Create (or update) your ~/.rgwfuncsrc file with the required database presets. (For more details, check out the [rgwfuncs documentation](https://pypi.org/project/rgwfuncs/).) For example:

    {
      "db_presets" : [
        {
          "name": "redshift",
          "db_type": "mssql",
          "host": "YOUR_HOST",
          "username": "YOUR_USERNAME",
          "password": "YOUR_PASSWORD",
          "database": "YOUR_DATABASE"
        },
        {
          "name": "snowflake",
          "db_type": "mysql",
          "host": "YOUR_HOST",
          "username": "YOUR_USERNAME",
          "password": "YOUR_PASSWORD",
          "database": "YOUR_DATABASE"
        }
      ]
    }

### 3.2. Step 2 – Create Your SQL Files

Write one or more .sql files containing your SQL queries. Use the `df_name@preset::preset_name` directive to define the DataFrame name and specify which preset to use. Comments (/* ... */ or -- style) are ignored during execution. For example:

    /* Getting data from table1 */
    df1@preset::redshift
    SELECT * FROM table1 LIMIT 10
  
    /* Getting data from table2 */
    df2@preset::snowflake
    SELECT * FROM table2 WHERE date > '2023-01-01'

Note:
- DataFrame names must be unique across all processed files.  
- If duplicate names are detected, execution will be halted (unless running in historic mode).
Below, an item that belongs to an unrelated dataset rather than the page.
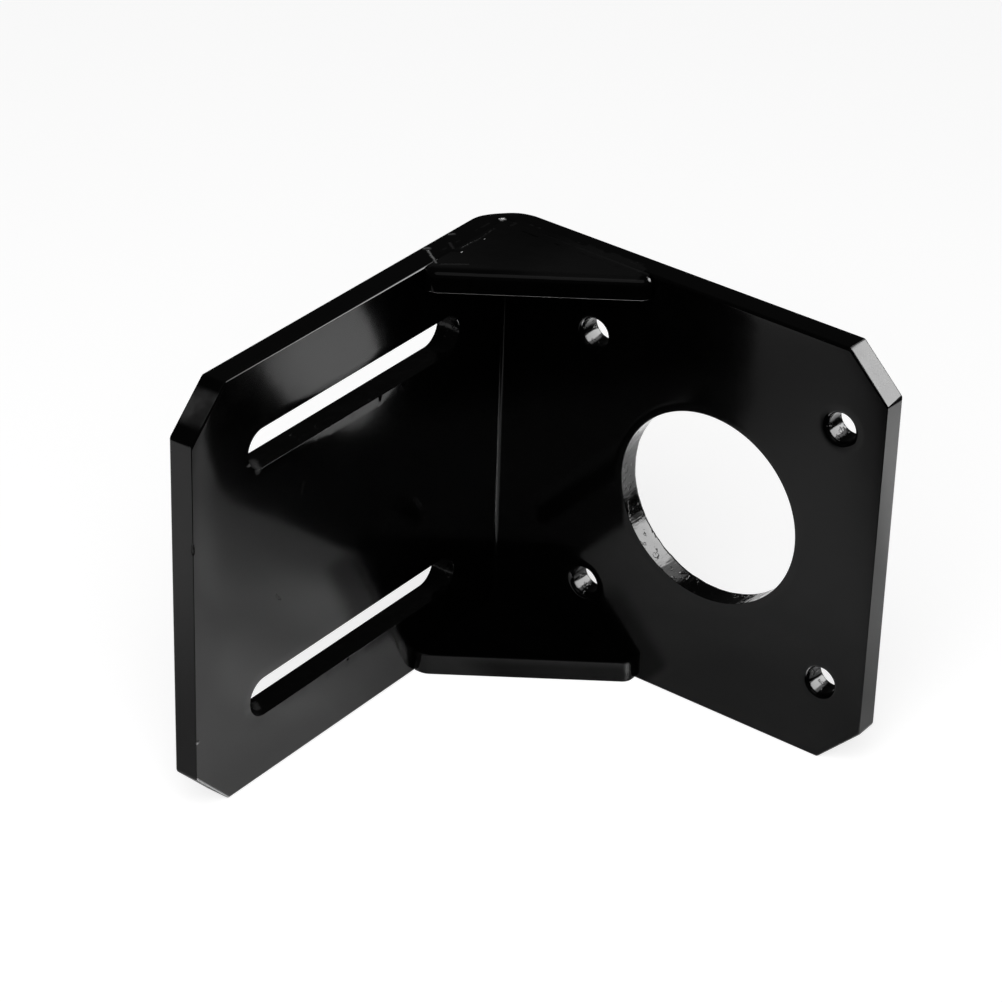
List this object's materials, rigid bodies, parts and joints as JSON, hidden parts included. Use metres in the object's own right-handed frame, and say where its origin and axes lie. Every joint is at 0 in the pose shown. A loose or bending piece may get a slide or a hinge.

### 3.3. Step 3 – Run datasling

Invoke datasling from the command line with optional file/directory arguments and flags:

    datasling [--historic] [<sql_file_or_directory>...]

Examples:

    # Process all .sql files in the current directory:  
    datasling

    # Process a single file:
    datasling queries.sql

    # Process multiple files or directories:
    datasling dir1 queries.sql

    # Run using historic data (loads the most recent saved DataFrames instead of executing queries):
    datasling --historic
    datasling --historic q.sql

### 3.4 Utilities in the Interactive Shell

After running your queries, datasling opens an interactive shell where you can use these utilities:

    # Open the specified DataFrame in LibreOffice Calc.
    open(df_name)

    # Show the last n query history entries (defaults to 10).
    history(n)

    # Clear all query history.
    clear_history()

    # Re-run all original SQL files (this respects any --historic flag used during the initial run).
    run()

    # Reload all (if no args) or specified DataFrames from history
    historic(["df1","df2", ...]): Reload all (if no args) or specified DataFrames from history

    # Display detailed instructions and documentation.
    info()

## 4. Tips

• Only files with the .sql extension will be processed.  
• If no arguments are provided, datasling processes all .sql files in the current directory.  
• Use the --historic flag to load the most recent saved version of DataFrames instead of re-executing the queries.  
• DataFrame names must be unique across all processed files. Conflicts will prevent execution (though they are ignored in historic mode).  
• Use comments (/* ... */ or --) to organize your SQL files.  
• Query inputs and outputs are automatically copied to the clipboard along with any error messages—great for quick debugging with your favorite AI tool.  
• Check history() for a summary of past query results.  
• Use open() to explore large DataFrames externally.  
• Query history is limited to the last 40 entries (older entries are auto-deleted).

## 5. License

This project is licensed under the MIT License – see the [LICENSE](LICENSE) file for details.